The distinction between those two poles is hugely important. No matter how low interest rates are, it will always make more sense to borrow for GD than BD. The challenge, of course, is that we need a definition of GD that works for most of us. Mine is simple: GD invests in people and places that need the help; BD does not.

Thus, a countercyclical Keynesian stimulus, meaning deficit spending in a recession to offset a demand contraction leading to higher unemployment, is GD, because under those conditions, a lot of people need help. However, what I call “upside-down Keynesianism” — stimulating an economy that’s already closing in on full employment with tax cuts to the wealthy and corporations … well, that’s some seriously BD. Instead, had the $2 trillion in deficit-financed tax cuts instead gone to poverty reduction, jobs for those left behind, housing for those lacking shelter, affordable health and child care, productive infrastructure investments the private sector won’t make … well, now we’re talking about GD.

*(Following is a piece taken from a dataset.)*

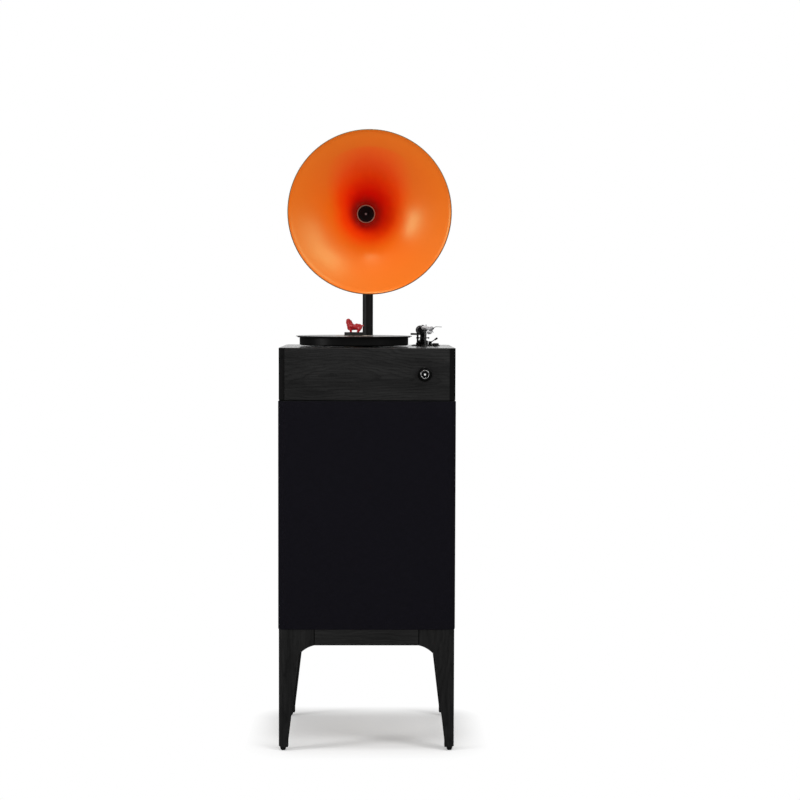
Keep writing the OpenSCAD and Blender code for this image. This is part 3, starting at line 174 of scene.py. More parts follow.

Finally, one of my greatest hopes for this paper is that Blanchard’s straightforward analysis, in tandem with his stature, puts a knife through the heart of austerity economics, the heedless, reckless, premature removal of fiscal support from weak economies for no good reason.

If that occurs, we will be witnessing something all too rare in economics: a bit of sensible analysis that led to a change in policy that prevents a lot of people from being made worse off. Sounds simple, but replacing bad, ill-founded ideas with good, analytically sounds ones is way harder than it should be, and it’s not getting any easier.